**SET EXERCISE**
Output the data that follows exactly, line for line.

**SOURCE MATERIAL**
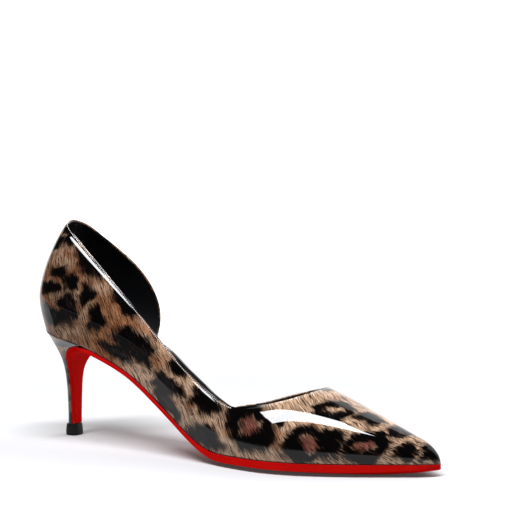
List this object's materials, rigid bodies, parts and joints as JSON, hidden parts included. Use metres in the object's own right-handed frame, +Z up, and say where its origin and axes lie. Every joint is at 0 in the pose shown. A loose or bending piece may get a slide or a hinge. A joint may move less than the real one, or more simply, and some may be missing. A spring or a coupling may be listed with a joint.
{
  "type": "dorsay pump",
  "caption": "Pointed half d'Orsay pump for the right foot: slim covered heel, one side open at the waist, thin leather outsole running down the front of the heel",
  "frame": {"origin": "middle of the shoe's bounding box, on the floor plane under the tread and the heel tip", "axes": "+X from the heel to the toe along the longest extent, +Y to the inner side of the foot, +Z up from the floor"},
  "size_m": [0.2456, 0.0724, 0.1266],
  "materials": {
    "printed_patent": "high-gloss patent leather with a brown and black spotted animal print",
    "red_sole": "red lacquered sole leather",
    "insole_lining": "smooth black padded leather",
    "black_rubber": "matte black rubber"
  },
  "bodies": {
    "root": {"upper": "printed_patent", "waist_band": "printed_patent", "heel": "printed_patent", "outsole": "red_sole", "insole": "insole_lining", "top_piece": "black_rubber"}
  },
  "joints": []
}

**EXERCISE SOLUTION**
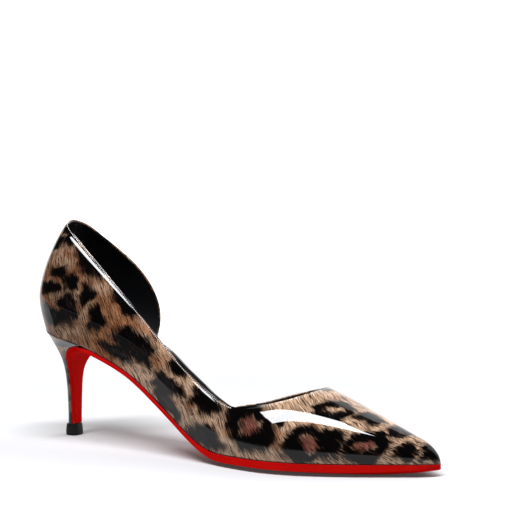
List this object's materials, rigid bodies, parts and joints as JSON, hidden parts included. Use metres in the object's own right-handed frame, +Z up, and say where its origin and axes lie. Every joint is at 0 in the pose shown. A loose or bending piece may get a slide or a hinge. A joint may move less than the real one, or more simply, and some may be missing. A spring or a coupling may be listed with a joint.
{
  "type": "dorsay pump",
  "caption": "Pointed half d'Orsay pump for the right foot: slim covered heel, one side open at the waist, thin leather outsole running down the front of the heel",
  "frame": {"origin": "middle of the shoe's bounding box, on the floor plane under the tread and the heel tip", "axes": "+X from the heel to the toe along the longest extent, +Y to the inner side of the foot, +Z up from the floor"},
  "size_m": [0.2456, 0.0724, 0.1266],
  "materials": {
    "printed_patent": "high-gloss patent leather with a brown and black spotted animal print",
    "red_sole": "red lacquered sole leather",
    "insole_lining": "smooth black padded leather",
    "black_rubber": "matte black rubber"
  },
  "bodies": {
    "root": {"upper": "printed_patent", "waist_band": "printed_patent", "heel": "printed_patent", "outsole": "red_sole", "insole": "insole_lining", "top_piece": "black_rubber"}
  },
  "joints": []
}